Dec. 28, 1938 – April 26, 2018
As one of the four Neville Brothers (along with singer Aaron, pianist Art and drummer Cyril), saxophonist Charles Neville helped define the genre known as New Orleans funk. The group’s original composition “Healing Chant” won the Grammy Award for Best Pop Instrumental Performance in 1989.
Oct. 15, 1922 – June 9, 2018
Lorraine Gordon became the proprietor of the Village Vanguard, New York’s most esteemed jazz venue, in 1989 after the death of her husband, Max. A lifelong jazz lover, Gordon upheld the club’s legacy as the “Camelot of jazz rooms.” For her dedication to the art form, she was granted an NEA Jazz Masters Award in 2013.
June 8, 1939 – July 2, 2018
Blessed with a smooth yet luminescent tone, trombonist Bill Watrous was an integral part of the 1970s big band scene. In addition to occupying trombone seats in bands led by Maynard Ferguson, Frank Sinatra and Quincy Jones, he was also captivating bandleader with over 20 albums to his name.
Sept. 21, 1948 – July 2, 2018
The consummate jazz showman, pianist Henry Butler was instrumental in pushing New Orlean’s distinct style of Caribbean-tinged folk music to new heights by incorporating elements of funk, psychedelic rock and avant-garde jazz.

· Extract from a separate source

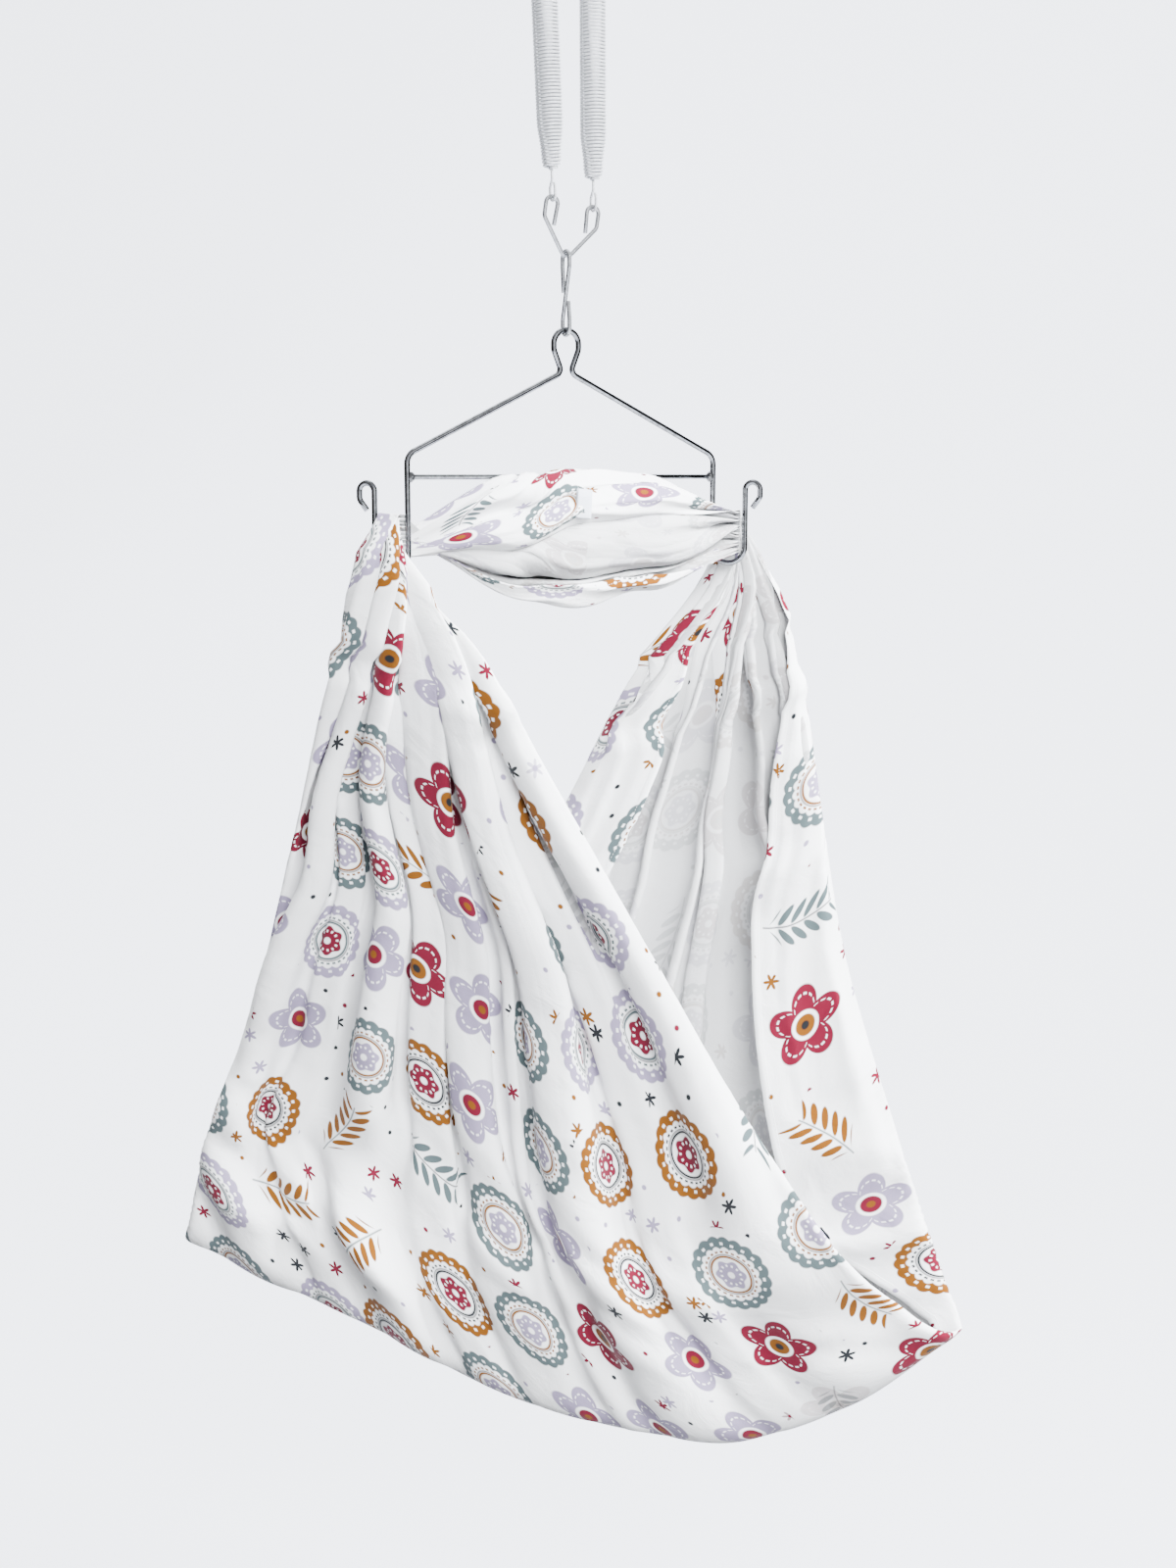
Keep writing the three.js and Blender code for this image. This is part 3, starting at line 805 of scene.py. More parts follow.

July 11, 1942 – July 29, 2018
Initially a leading figure in Polish jazz, trumpeter Tomasz Stanko became a world sensation courtesy of his lyrical, tenderhearted work with Jack DeJohnette, Dave Holland, Cecil Taylor and other masters of the avant-garde. As a bandleader, he received accolades for his ruminative melodic approach and clean, delicate tone.
March 25, 1942 – Aug. 16, 2018
With her unique blend of gospel sensibility and R&B ethos, Aretha Franklin helped pave the way for the development of soul and Motown in the 1960s and ‘70s. A string of hits from that era — namely “(You Make Me Feel Like) A Natural Woman,” “Chain of Fools” and “Think” — would come to serve as the soundtrack for the mid-century feminist movement in America.

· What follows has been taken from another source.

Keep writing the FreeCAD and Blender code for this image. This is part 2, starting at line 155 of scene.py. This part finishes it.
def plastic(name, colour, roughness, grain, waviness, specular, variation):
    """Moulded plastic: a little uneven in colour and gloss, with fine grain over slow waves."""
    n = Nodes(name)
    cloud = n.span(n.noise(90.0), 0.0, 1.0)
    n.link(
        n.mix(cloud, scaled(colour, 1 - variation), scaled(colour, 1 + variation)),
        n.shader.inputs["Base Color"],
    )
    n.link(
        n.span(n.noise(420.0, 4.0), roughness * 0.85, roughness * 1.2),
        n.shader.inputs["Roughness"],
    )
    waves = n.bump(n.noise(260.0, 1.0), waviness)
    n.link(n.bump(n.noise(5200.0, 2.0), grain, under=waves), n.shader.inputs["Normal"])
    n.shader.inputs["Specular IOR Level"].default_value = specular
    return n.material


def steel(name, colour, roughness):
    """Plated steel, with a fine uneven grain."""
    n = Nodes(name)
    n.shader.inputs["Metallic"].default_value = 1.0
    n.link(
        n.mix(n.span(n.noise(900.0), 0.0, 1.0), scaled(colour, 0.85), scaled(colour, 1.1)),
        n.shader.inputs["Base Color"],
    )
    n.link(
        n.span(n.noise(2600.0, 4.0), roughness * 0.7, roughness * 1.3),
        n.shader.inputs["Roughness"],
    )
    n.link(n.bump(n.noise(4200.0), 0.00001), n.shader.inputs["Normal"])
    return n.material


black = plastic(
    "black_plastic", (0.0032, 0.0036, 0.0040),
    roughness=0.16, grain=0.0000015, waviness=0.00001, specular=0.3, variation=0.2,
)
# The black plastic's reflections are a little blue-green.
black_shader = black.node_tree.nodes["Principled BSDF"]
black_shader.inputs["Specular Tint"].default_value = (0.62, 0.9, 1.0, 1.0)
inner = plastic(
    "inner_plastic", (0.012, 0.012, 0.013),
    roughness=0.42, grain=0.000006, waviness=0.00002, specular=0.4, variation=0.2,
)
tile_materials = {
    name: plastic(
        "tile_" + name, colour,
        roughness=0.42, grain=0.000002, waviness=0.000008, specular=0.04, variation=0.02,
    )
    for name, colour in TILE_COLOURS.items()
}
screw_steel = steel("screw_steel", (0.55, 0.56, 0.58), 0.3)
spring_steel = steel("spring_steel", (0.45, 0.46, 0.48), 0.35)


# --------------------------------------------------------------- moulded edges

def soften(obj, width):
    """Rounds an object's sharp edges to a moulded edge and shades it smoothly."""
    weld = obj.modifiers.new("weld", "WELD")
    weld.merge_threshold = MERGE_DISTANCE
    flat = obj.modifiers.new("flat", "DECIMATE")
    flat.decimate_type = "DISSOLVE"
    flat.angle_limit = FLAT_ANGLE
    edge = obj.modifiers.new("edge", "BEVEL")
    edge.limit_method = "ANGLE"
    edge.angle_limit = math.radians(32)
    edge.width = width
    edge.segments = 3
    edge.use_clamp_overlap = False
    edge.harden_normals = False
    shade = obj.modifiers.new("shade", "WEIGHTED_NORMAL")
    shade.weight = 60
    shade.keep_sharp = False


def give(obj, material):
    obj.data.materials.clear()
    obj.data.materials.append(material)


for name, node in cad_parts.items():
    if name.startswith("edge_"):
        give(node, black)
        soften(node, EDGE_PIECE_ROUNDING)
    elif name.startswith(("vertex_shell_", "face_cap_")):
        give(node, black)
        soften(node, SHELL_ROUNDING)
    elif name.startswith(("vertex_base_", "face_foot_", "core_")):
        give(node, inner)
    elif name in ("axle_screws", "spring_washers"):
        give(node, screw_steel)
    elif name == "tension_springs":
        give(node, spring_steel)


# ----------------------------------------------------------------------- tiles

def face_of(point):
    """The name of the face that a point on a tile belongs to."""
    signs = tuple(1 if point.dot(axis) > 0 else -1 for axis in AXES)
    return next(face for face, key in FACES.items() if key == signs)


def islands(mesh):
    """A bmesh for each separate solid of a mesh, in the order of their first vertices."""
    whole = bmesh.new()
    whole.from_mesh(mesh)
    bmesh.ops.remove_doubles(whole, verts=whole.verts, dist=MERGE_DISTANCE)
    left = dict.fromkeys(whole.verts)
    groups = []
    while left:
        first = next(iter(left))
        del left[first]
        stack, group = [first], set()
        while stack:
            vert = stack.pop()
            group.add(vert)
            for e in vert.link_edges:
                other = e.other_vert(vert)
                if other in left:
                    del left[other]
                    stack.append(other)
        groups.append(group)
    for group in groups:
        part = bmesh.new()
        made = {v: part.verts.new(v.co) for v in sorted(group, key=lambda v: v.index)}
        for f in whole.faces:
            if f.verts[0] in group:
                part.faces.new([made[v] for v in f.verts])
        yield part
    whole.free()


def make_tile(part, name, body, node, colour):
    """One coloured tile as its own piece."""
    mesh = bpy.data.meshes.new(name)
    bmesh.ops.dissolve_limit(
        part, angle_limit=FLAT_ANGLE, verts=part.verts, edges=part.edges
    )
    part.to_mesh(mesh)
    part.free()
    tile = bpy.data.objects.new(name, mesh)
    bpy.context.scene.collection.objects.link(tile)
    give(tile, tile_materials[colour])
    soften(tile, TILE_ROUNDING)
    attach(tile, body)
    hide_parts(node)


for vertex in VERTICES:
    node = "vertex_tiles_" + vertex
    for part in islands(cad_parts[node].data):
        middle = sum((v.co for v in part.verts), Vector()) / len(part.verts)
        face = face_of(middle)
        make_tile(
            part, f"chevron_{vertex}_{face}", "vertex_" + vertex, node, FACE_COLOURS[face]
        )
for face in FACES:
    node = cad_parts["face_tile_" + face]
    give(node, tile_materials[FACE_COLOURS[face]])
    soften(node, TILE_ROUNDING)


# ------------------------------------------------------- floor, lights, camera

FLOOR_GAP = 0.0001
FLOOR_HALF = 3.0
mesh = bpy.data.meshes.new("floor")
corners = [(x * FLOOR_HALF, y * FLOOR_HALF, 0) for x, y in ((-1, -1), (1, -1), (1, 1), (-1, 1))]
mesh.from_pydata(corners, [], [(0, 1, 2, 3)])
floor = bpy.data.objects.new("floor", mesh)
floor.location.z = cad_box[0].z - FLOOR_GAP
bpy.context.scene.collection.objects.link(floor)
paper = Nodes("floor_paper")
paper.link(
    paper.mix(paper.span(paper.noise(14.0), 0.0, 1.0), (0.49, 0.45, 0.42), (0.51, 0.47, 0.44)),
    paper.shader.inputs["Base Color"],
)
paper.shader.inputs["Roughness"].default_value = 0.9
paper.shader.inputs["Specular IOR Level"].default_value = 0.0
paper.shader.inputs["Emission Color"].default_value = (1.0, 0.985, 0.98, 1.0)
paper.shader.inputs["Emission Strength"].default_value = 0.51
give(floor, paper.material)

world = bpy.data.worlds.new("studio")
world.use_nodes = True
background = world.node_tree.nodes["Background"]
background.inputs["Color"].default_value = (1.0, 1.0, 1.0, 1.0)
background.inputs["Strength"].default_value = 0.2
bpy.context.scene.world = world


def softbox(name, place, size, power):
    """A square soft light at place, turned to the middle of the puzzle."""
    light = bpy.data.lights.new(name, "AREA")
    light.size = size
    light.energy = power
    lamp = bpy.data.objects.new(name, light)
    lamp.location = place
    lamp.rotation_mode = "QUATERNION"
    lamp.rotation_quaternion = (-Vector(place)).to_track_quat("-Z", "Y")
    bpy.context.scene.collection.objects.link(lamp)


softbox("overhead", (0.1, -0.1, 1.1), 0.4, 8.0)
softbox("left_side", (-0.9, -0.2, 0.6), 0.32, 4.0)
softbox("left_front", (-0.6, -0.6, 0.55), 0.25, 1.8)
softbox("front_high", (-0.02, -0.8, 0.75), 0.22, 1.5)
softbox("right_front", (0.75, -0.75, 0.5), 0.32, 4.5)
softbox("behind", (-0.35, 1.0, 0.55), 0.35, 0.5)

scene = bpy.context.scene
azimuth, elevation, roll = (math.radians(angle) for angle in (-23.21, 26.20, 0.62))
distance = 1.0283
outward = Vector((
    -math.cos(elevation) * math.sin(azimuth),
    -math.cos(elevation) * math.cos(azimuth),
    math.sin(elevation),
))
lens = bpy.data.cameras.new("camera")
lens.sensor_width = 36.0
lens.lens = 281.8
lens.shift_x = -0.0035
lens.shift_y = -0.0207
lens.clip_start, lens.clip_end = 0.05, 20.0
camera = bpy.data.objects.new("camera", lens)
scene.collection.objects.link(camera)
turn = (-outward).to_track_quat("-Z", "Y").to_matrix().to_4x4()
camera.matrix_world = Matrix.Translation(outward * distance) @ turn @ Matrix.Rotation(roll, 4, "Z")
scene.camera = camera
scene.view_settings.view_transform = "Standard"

April 6, 1926 – Sept. 1, 2018
An NEA Jazz Master and composer of such standards as “Hi-Fly” and “Little Niles,” pianist Randy Weston left behind a trove of music that extends to nearly every corner of the jazz idiom, with early recordings that fit squarely into the Great American Songbook canon and later albums that incorporate African folk elements and contemporary American funk.
Big Jay McNeely
April 29, 1927 – Sept. 16, 2018
As the reigning king of honking tenor sax players, Big Jay McNeely helped cultivate the wild, uproarious sound that would eventually become rock ‘n’ roll.
June 5, 1949 – Oct. 1, 2018
A progenitor of New York’s “hard salsa” scene, Bronx-based trumpeter Jerry Gonzalez and his Fort Apache band helped build inseparable bonds between contemporary Latin music and jazz during the ’80s and ’90s. The ensemble, which he co-founded and led, became a launching pad for Latin jazz artists of the era.
Sept. 16, 1940 – Oct. 4, 2018
By straddling the line between traditional jazz and the avant-garde, baritone saxophonist Hamiet Blueitt introduced a generation of jazz fans to the phenomenon of free improvisation. His World Saxophone Quartet, which he co-founded in 1977, stood as one of the most important woodwind ensembles in jazz.
May 19, 1939 – Oct. 25, 2018
A disciple of John Coltrane, saxophonist Sonny Fortune became a prominent voice in jazz as a collaborator of Trane’s former bandmates Elvin Jones, Reggie Workman and McCoy Tyner. But his unique identity on the horn made him a musical force to be reckoned with all his own, and his career spanned genres from bebop to free-jazz and beyond.
Oct. 16, 1969 – Nov. 2, 2018
Trumpeter Roy Hargrove was an immensely skilled trumpeter whose melodic, groove-centric style bridged a divide between straightahead jazz, hip-hop and R&B. He made it his mission to develop a musical language that would usher in jazz’s future, which meant embracing the sounds of contemporary American pop.
Feb. 20, 1937 – Dec. 13, 2018
Vocalist Nancy Wilson’s supple voice, natural ability as a storyteller and willingness to cross musical boundaries made her a sensation in the jazz and pop worlds. And for her work as an activist and philanthropist, she was inducted into the International Civil Rights Hall of Fame in 2005.
There are, unfortunately, a handful of other names that could have been added to this lift, and to those artists, we offer our profound appreciation. As with the musicians above — and as with every creative person who turns imagination into reality — we are better for having enjoyed their art.